Norton Juster "The Phantom Tollbooth"(ノートン・ジャスター ファントム・トールブース) 言葉と知恵の秘密

全てのことに興味を持てず、何をするのも億劫で、退屈な日々を過ごしていた普通の少年Miloは、彼の部屋に現れた料金所(Tollbooth)から不思議な世界へと続く道を旅していく。Miloが旅へと出かけたのは、他にすることがなかったからであった。

Miloの前に現れるのは、言葉と知恵が人や生き物の形をとって生き生きと活動する世界であった。Miloは時計が体にくっついているWatchdog(番犬、時計の犬)のTockとともに旅をする。

言葉が溢れる町Dictionopolis(辞書の町)に着いたMilo達は、警官Shrift(懺悔という意味)によって地下牢に送られる。地下牢には魔女(Witch)がいると教えられていたが、そこにいた老女は自らのことをOfficial Whichと名乗る。Official Whichとは、言葉の国で、どの言葉を使うべきでどの言葉を使うべきでないかを決める役職であった。彼女の本当の名前はMacabre(死、気味が悪いという意味)といった。Macabreは彼女が地下牢に幽閉されている理由と言葉の国の治世がうまくいっていない原因を教えてくれた。
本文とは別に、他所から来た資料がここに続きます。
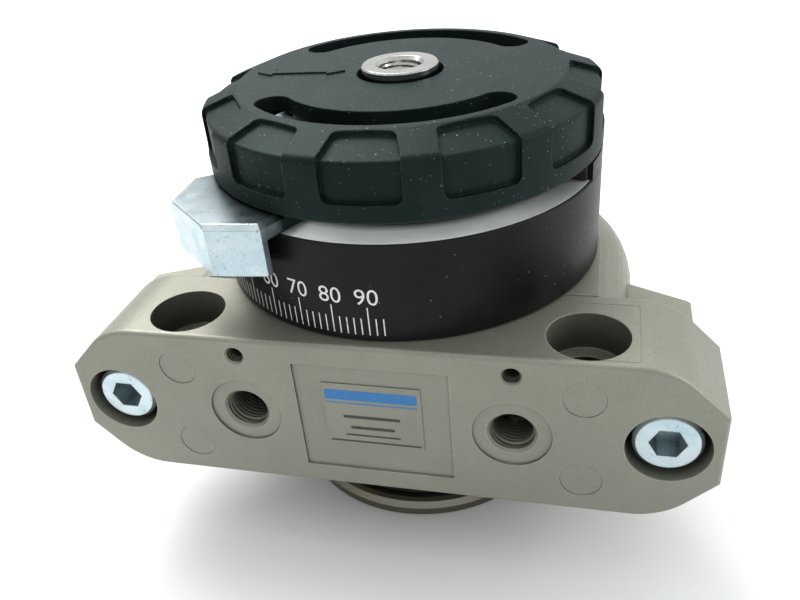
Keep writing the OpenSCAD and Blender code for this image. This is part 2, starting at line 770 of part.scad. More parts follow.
module clamp_nut() {
    difference() {
        translate([clamp_r - clamp_nut_w / 2, -clamp_nut_w / 2, hub_disc_z - 4.1])
            cube([clamp_nut_w, clamp_nut_w, 4]);
        translate([clamp_r, 0, 0]) cylinder(r = 2.45, h = 100);
    }
}

module at_front() { rotate([0, 0, -lever_angle]) children(); }
module at_rear() { rotate([0, 0, lever_angle]) children(); }

module front_lever() { color(zinc) at_front() lever(); }
module front_clamp_screw() { color(anthracite) at_front() clamp_screw(); }
module front_clamp_washer() { color(anthracite) at_front() clamp_washer(); }
module front_clamp_nut() { color(bearing_steel) at_front() clamp_nut(); }
module rear_lever() { color(zinc) at_rear() lever(); }
module rear_clamp_screw() { color(anthracite) at_rear() clamp_screw(); }
module rear_clamp_washer() { color(anthracite) at_rear() clamp_washer(); }
module rear_clamp_nut() { color(bearing_steel) at_rear() clamp_nut(); }

front_plate();
rear_shell();
body_gasket();
clamp_screws();
dowel_pins();
label_plate();
stator();
stator_seal();
stator_screws();
upper_bearing();
upper_shaft_seal();
lower_shaft_seal();
bearing_outer_ring();
bearing_inner_ring();
bearing_balls();
bearing_cage();
bearing_circlip();
flange_seal();
stop_base();
scale_ring();
base_screws();
fixed_stop();
cushion_pads();
stop_screws();
output_shaft();
vane();
vane_seal();
vane_screws();
stop_hub();
hub_key();
hub_nut();
cap();
front_lever();
front_clamp_screw();
front_clamp_washer();
front_clamp_nut();
rear_lever();
rear_clamp_screw();
rear_clamp_washer();
rear_clamp_nut();
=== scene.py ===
"""Looks of the rotary vane actuator: materials, scale, label marks, threads, floor, light and camera."""
import json
import math

import bpy
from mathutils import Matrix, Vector


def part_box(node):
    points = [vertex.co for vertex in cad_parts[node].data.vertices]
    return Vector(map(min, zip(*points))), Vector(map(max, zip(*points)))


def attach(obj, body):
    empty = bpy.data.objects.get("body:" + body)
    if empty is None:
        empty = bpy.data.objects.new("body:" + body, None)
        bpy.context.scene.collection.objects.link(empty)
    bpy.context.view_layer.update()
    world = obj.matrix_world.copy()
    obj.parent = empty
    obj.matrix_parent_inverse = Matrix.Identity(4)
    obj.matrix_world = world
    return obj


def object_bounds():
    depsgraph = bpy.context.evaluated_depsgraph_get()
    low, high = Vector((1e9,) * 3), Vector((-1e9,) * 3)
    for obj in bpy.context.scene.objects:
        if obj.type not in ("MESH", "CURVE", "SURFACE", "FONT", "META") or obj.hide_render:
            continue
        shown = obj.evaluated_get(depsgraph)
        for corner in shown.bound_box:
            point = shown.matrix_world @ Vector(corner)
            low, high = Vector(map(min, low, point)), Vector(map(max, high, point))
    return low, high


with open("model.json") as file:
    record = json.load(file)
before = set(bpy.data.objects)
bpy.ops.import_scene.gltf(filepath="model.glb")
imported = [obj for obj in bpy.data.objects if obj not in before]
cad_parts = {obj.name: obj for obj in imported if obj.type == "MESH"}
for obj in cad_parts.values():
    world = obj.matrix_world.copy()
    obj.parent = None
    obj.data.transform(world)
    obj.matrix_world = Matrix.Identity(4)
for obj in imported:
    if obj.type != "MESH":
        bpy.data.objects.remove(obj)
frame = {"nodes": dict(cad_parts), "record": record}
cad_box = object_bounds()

MM = 0.001

# ---- Camera, at the main view's angle ----
CAMERA_PLACE = (0.0407, -0.1578, 0.1414)
CAMERA_TURN = (58.006, 4.629, 13.151)  # degrees about X, Y and Z
LENS_MM = 36.12
SENSOR_MM = 36.0
EXPOSURE = 0.2
GAMMA = 0.86

# ---- Light and floor, in metres and watts ----
SKY_LOW, SKY_HIGH = -0.05, 0.65  # heights between which the sky brightens
SKY_TINT = (0.985, 1.0, 1.0)
SKY_FLOOR = 0.16
OVERHEAD = 0.84
BEHIND = 0.45
KEY_PLACE = (-0.33, 0.33, 0.72)
KEY_SIZE = (0.6, 0.5)
KEY_WATTS = 5.2
SIDE_PLACE = (0.70, 0.05, 0.35)
SIDE_SIZE = (0.3, 0.5)
SIDE_WATTS = 1.3
AIM = (0, 0, 0.06)
FLOOR_REACH = 3.0

# ---- Printed scale on the ring ----
SCALE_ZERO = -179.0  # angle of the 0 mark on the front half, degrees from +X
SCALE_STEP = 2
SCALE_LAST = 94
NUMBER_STEP = 10
NUMBER_LAST = 90
TICK_FOOT = 1.3 * MM  # above the ring's lower edge
TICK_SHORT = 3.7 * MM
TICK_LONG = 6.1 * MM
TICK_WIDTH = 0.26 * MM
DIGIT_FOOT = 7.95 * MM
DIGIT_HEIGHT = 3.3 * MM
INK = 0.03 * MM
CORNER_STEPS = 5  # per quarter turn, on the label's marks

# ---- Threads ----
PIPE_PITCH = 0.907 * MM  # G1/8 in the ports and the shaft's end
PIPE_DEEP = 0.42 * MM
PIPE_FOOT = 1.0 * MM  # start of the turns behind the plate's face
PIPE_SHORT = 1.5 * MM  # what the turns lack of the port's depth
SMALL_PITCH = 0.7 * MM  # M4 in the two small holes
SMALL_DEEP = 0.28 * MM
SMALL_FOOT = 0.6 * MM
SMALL_LENGTH = 5.0 * MM
SHAFT_TURNS = 11
SHAFT_LEAD_IN = 0.8 * MM
THREAD_CLEAR = 0.01 * MM  # gap between the turns and the plain bore
THREAD_STEPS = 36  # per turn
RUN_OUT = 0.75  # turns

# ---- Where painted shade starts on turned and covered parts ----
CAP_RIM = (39.5 * MM, 42.5 * MM)  # distance from the axis: painted shade under the cap, open
TURNED_RIM = (33.0 * MM, 35.5 * MM)
FLANGE_TOP = (5.0 * MM, 12.0 * MM)  # height: painted shade, bright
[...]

その世界にはDictionopolisとDigitopolis(数字の町)があり、それぞれを統べる王Azaz(AからZまで)と王Mathemagician(数学魔術師)がいる。実はこの二人の王は兄弟で、王にはRhyme(韻という意味)王女とReason(理性という意味)王女という姉妹がいて、彼女達が王国に起きた全ての問題を解決してくれていた。しかし、AzazとMathemagicianは、次第に互いに競い合い反目しあうようになり、仲裁に入るRhymeとReasonが公平でどちらの王にも偏らないことに腹を立て、RhymeとReasonをCastle in the Air(空の城)という牢に幽閉してしまう。二人の王女がいなくなってから、国の治世はおかしくなってしまったのだった。
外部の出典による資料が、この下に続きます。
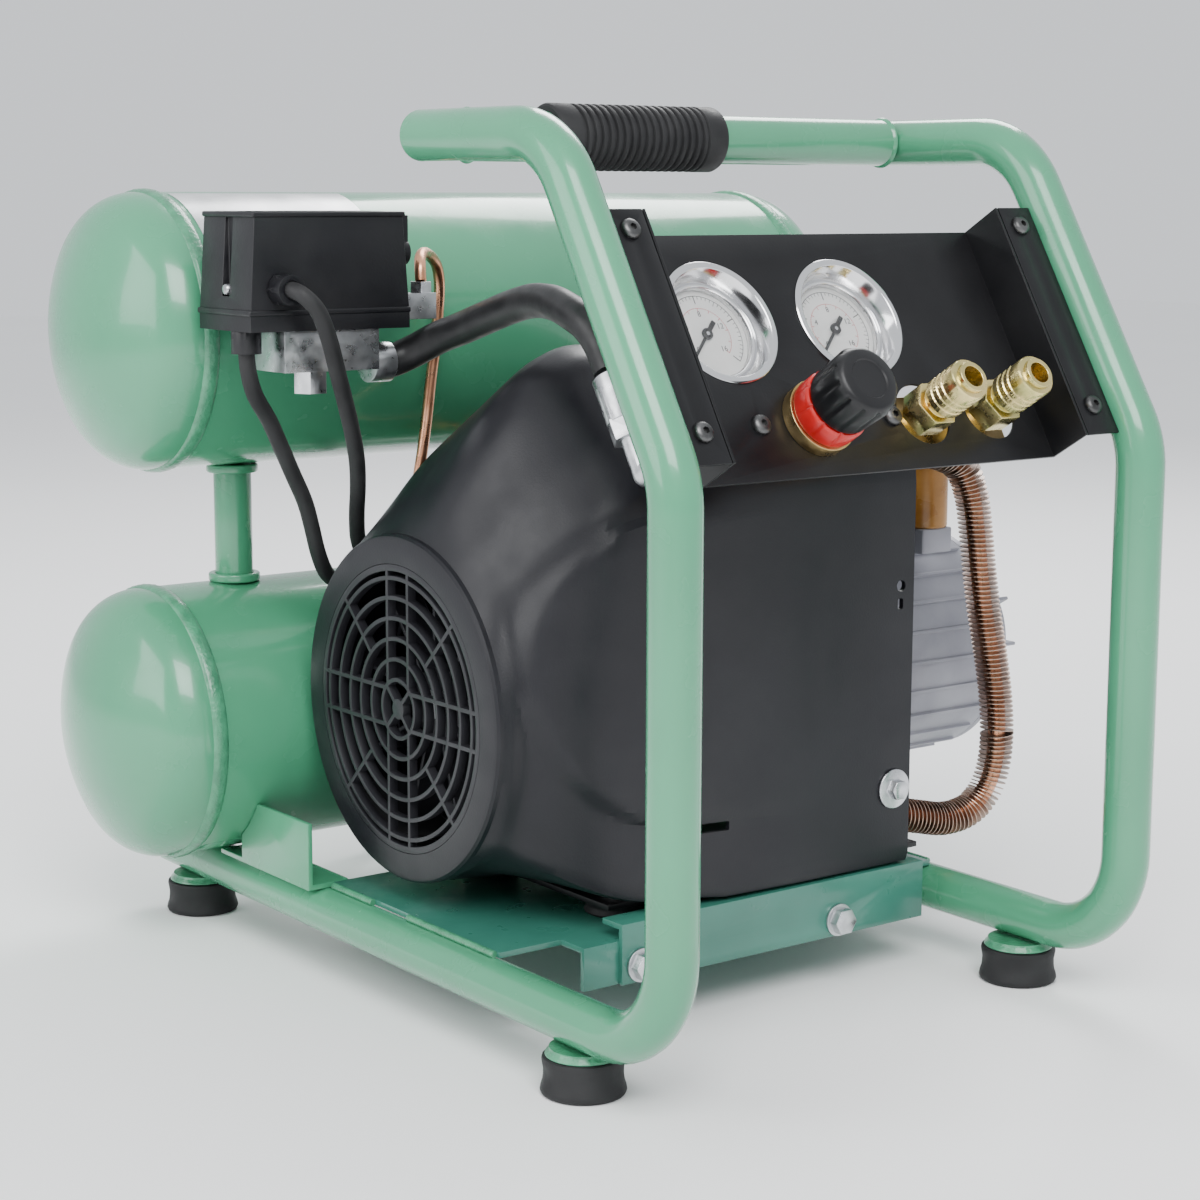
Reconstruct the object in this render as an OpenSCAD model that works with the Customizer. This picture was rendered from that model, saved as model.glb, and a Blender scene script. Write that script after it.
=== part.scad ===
// Twin-tank electric air compressor in a tubular carrying frame.
// Millimetres, +Z up. X runs along the tanks, Y from the front of the frame to the tanks.
// Inside each module, X = 0 is midway between the side frames and Y = 0 is the centreline
// of their front uprights; in_place() moves that to the part's origin, which is the
// middle of its box at floor level.

/* [Frame] */
// Diameter of the frame tube
tube_d = 25.4; // [22:0.2:30]
// Wall of the frame tube
tube_wall = 2; // [1.5:0.1:3]
// Distance between the side frames, centre to centre
frame_w = 306; // [290:1:370]
// Height of the knee, where the uprights lean back
knee_z = 304; // [290:1:320]
// Height of the top rails
top_z = 458; // [440:1:520]
// How far the slope runs back between the knee and the top rail
slope_run = 93; // [80:1:110]
// Depth at which the top rails end
top_rail_end_y = 204; // [203:1:240]
// Height of the bottom rails
rail_z = 36; // [32:1:40]
// Depth at which the bottom rails end
rail_end_y = 493; // [490:1:520]
// Radius of the tube bends at their centreline
bend_r = 50; // [40:1:60]
// Depth of the handle crossbar
crossbar_y = 185; // [170:1:195]
// Diameter of the rubber grip
grip_d = 34; // [30:1:40]
// Length of the rubber grip
grip_len = 108; // [90:1:150]
// How far the grip's middle lies left of the frame's middle
grip_shift = 38; // [0:1:55]

/* [Feet] */
// Depth of the front feet
foot_front_y = 72; // [66:1:90]
// Depth of the rear feet
foot_rear_y = 462; // [440:1:470]
// Diameter of a rubber foot at its top
foot_d = 41; // [34:1:46]
// Height of a rubber foot
foot_h = 19; // [12:1:20]

/* [Tanks] */
// Outside diameter of each tank
tank_d = 156; // [130:1:158]
// Length of a tank between its weld rings
tank_len = 435; // [360:1:520]
// Wall of the tanks
tank_wall = 2.5; // [1.5:0.1:4]
// How far the tanks' middle lies right of the frame's middle
tank_shift = 19.5; // [0:0.5:30]
// Depth of both tank axes
tank_y = 430; // [429:1:450]
// Distance between the tank axes
tank_pitch = 225; // [205:1:230]
// Diameter of the pipes that join the tanks
post_d = 22; // [18:1:28]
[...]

二人の王女を救い出せば、国は元のように素晴らしいところに戻り、Macabreも地下牢から出られると聞いて、MiloはTockとHumbug(ペテン師という意味)の3人で王女達を助け出すために出かけていく。

Castle in the Airへの旅は新しい冒険や発見で一杯である。Colorful Symphony(彩りの交響楽)の指揮を取ってみたり、音が無くなった谷で魔女から音を盗み出したり、Island of Conclusions(結論の島)では理由もないままに結論を急ぐと苦労することを身を持って学び、DigitopolisではMathmagicianから無限の不思議を見せられる。最後に沢山の魔物が住む山を通り抜け、魔物たちに追われながら必死に階段を駆け上ってCastle in the Airへと辿り着くことができた。

Rhyme王女とReason王女は、彼女達を助けに来てくれた勇気あるMiloに対して感謝とねぎらいの言葉を優しく語りかけてくれる。

"And remember also," added the Princess of Sweet Rhyme, "that many places you would like to see are just off the map and many things you want to know are just out of sight or a little beyond your reach. But someday you'll reach them all, for what you learn today, for no reason at all, will help you discover all the wonderful secrets of tomorrow." (p.234)

Rhyme王女とReason王女は、言葉と知恵の秘密をそっと教えてくれた。Miloが何に対しても興味が持てないのは、Miloが本当に求めているものが今は手の届かない視界の向こう側にあるからであって、いつか必ず自分のやりたいことや求めていることが見つかると。

この冒険で言葉や知恵の秘密を知り、勇気を出すことや必死に問題へと立ち向かうことを経験したMiloは、成長を遂げることができたであろう。もう世の中が退屈でつまらないものではなく、素晴らしい秘密で満ちたものに見えるはずである。

愉快で暖かい印象を与える沢山のイラストが掲載されており、物語のイメージを大きく膨らませてくれる。巻頭に付いている地図を見ながらMiloの冒険を辿るのも楽しい。